The honeymooning Hargitays held forth in a Hollywood mansion they called the Pink Palace, complete with heart-shaped pool. But soon after they moved in, Hargitay’s ex-wife asked for more child support, and the couple took reporters on tours of the bare mansion, claiming they were forced to sleep on a mattress on the floor. A month after the nuptials, they opened a Vegas act in which Mickey twirled a lightly clad Jayne overhead. Mansfield’s movie career was waning, but she was never in want of ink. The couple produced three well-publicized children (including daughter Mariska Hargitay, now 28, an actress), and once, at a Rome nightclub, Jayne made news by shimmying right out of her polka-dot dress.

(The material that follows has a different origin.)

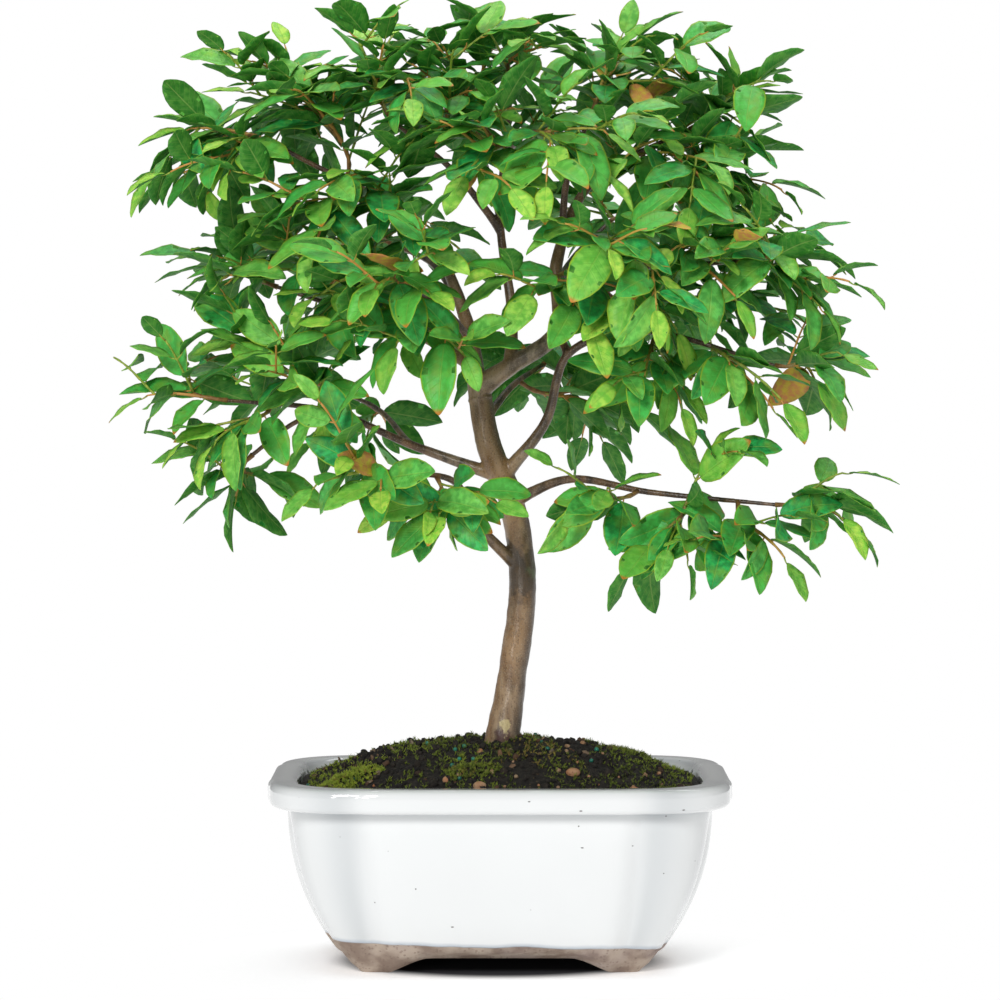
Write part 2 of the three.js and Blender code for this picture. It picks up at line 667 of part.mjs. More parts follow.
// A leaf as a long thin lozenge with a keel under its midrib; clearance grows it all round.
function leafBlade({ base, direction, facing, length }, clearance) {
  const across = facing.clone().cross(direction);
  const width = length * LEAF_WIDTH_SHARE;
  const profile = [[0, -0.5], [0.5, 0], [0, 0.5]].map(([out, along]) => new THREE.Vector2(out, along));
  const blade = new THREE.LatheGeometry(profile, 3); // three long edges: the two margins and the keel
  const [edgeSpan, keelSpan] = [Math.sqrt(3) / 2, 0.75]; // the unscaled blade's width and depth
  const [wide, deep] = [width + 2 * clearance, LEAF_THICKNESS + 2 * clearance];
  blade.scale(wide / edgeSpan, length + 2 * clearance, deep / keelSpan);
  blade.rotateZ(-Math.PI / 2).rotateX(Math.PI);
  const rooted = TWIG_TIP_RADIUS / 2; // how far the stalk's end reaches past the twig's axis
  blade.translate(length / 2 - rooted, 0, 0);
  blade.applyMatrix4(new THREE.Matrix4().makeBasis(direction, across, facing).setPosition(base));
  return solidOf(blade);
}

function boxesMeet(one, other) {
  return [0, 1, 2].every((axis) => one.min[axis] <= other.max[axis] && other.min[axis] <= one.max[axis]);
}

// Solids already in the crown, each with the shoot that owns it, so that a new leaf can be kept clear.
const grown = [];

function isClear(probe, owner) {
  const reach = probe.boundingBox();
  return grown.every(({ solid, owner: neighbour, reach: theirs }) => {
    return neighbour === owner || !boxesMeet(reach, theirs) || probe.intersect(solid).isEmpty();
  });
}

function grow(solid, owner) {
  grown.push({ solid, owner, reach: solid.boundingBox() });
}

function makeShoots() {
  const shoots = [];
  for (const limb of Object.values(LIMBS)) {
    for (const [share, ...tips] of limb.shoots) {
      const [tip, ...sideTips] = tips.map(treePoint);
      const { start, leaving } = shootStart(limb, share, tip);
      const main = twigCurve(start, leaving, tip);
      const sides = sideTips.map((sideTip, i) => {
        const fork = FIRST_FORK + FORK_SPACING * i;
        return twigCurve(onTwig(main, fork), main.getTangentAt(fork), sideTip);
      });
      const number = String(shoots.length + 1).padStart(2, "0");
      shoots.push({ name: `leafy_shoot_${number}`, twigs: [main, ...sides] });
    }
  }
  for (const shoot of shoots) {
    shoot.solids = shoot.twigs.map(twigTube);
    for (const solid of shoot.solids) grow(solid, shoot);
  }
  shoots.forEach((shoot, index) => {
    const draw = drawsFrom(index + 1);
    const places = shoot.twigs.flatMap((curve) => leafPlaces(curve, draw));
    const end = shoot.twigs[0].v3;
    places.sort((one, other) => one.base.distanceTo(end) - other.base.distanceTo(end));
    let leaves = 0;
    for (const place of places) {
      if (leaves < MOST_LEAVES && isClear(leafBlade(place, GAP), shoot)) {
        const blade = leafBlade(place, 0);
        grow(blade, shoot);
        shoot.solids.push(blade);
        leaves += 1;
      }
    }
  });
  return shoots;
}

// ---------------------------------------------------------------- the whole object

const bonsai = new THREE.Group();
bonsai.name = "bonsai_tree_in_pot";

bonsai.add(meshOf("pot", makePot(), FINISH.glaze));
bonsai.add(meshOf("soil", makeSoil(makeRoots(GAP)), FINISH.soil));

const limbs = Object.values(LIMBS).filter((limb) => limb.parent);
const tree = joined([makeRoots(0), ...limbs.map((limb) => limbTube(limb, 0))]);
bonsai.add(meshOf("trunk_and_limbs", tree, FINISH.bark));
grow(tree, "tree");

for (const [side, x] of [["left", -DRAIN_OFFSET], ["right", DRAIN_OFFSET]]) {
  bonsai.add(meshOf(`drain_screen_${side}`, makeScreen(x), FINISH.plastic));
  bonsai.add(meshOf(`screen_clip_${side}`, makeClip(x), FINISH.wire));
}

const raisedSoil = soilBody(GAP);
for (const [name, x, y, length, width, height] of MOSS) {
  bonsai.add(meshOf(name, makeLump(x, y, length, width, height, 5, raisedSoil), FINISH.moss));
}
for (const [name, x, y, size] of PEBBLES) {
  bonsai.add(meshOf(name, makeLump(x, y, size, 0.75 * size, 0.45 * size, 4, raisedSoil), FINISH.stone));
}

for (const shoot of makeShoots()) {
  bonsai.add(meshOf(shoot.name, joined(shoot.solids), FINISH.leaf));
}

export default bonsai;
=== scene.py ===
# %% [markdown]
# # A broad-leaved bonsai in a white glazed pot
# A small tree stands in a lobed pot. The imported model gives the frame: every piece below is made in
# metres, at the place where its own node already stands, so nothing is fitted by eye. The nodes' boxes
# are kept.

# %% Load the frame
import json
import math

import bpy
import numpy as np
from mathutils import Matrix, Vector, kdtree, noise

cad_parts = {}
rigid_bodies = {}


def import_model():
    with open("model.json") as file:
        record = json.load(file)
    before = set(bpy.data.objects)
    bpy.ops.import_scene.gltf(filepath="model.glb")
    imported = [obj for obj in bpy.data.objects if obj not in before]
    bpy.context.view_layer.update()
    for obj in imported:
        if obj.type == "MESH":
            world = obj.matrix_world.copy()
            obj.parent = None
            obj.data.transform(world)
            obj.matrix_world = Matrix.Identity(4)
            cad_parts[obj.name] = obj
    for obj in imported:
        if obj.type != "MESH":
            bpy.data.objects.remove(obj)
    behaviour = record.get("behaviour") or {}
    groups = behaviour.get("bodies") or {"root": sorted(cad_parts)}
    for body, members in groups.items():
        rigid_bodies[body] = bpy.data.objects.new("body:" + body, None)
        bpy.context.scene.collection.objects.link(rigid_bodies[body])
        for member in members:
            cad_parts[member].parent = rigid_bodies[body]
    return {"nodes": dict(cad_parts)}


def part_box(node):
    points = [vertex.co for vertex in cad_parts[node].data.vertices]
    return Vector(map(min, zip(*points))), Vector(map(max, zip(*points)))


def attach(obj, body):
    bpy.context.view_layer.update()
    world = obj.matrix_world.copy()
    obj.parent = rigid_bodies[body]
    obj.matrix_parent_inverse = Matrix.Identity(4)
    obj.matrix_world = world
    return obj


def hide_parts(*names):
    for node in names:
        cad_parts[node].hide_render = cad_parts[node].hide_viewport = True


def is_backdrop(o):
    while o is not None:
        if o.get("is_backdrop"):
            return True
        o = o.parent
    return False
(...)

The marriage went sour in 1962, following her affair with an Italian filmmaker. The couple divorced in ’63, reconciled that year — ”If you love a girl, you love her forever,” Hargitay said — and re-split. ”I have nothing more to say to you,” he reportedly once told her. ”You gave me a lot of bad publicity.”
Hargitay became a successful builder and lives quietly today in Bel Air with third wife Ellen Siano. Mansfield never found peace. She married and divorced director Matt Cimber, was photographed brawling in a Stockholm nightclub, and in 1967 died at age 34 in a car crash near New Orleans. (Contrary to popular myth, she was not decapitated.) ”Jayne seems to meet trouble halfway,” columnist Sheilah Graham once sniffed. As true in her marriage as her life.
Time Capsule: January 13, 1958
At the movies, Old Yeller jerked tears. James Cozzens’ By Love Possessed cast a big spell on book buyers, Danny and the Juniors sang ”At the Hop,” and Gunsmoke lassoed the No. 1 TV spot.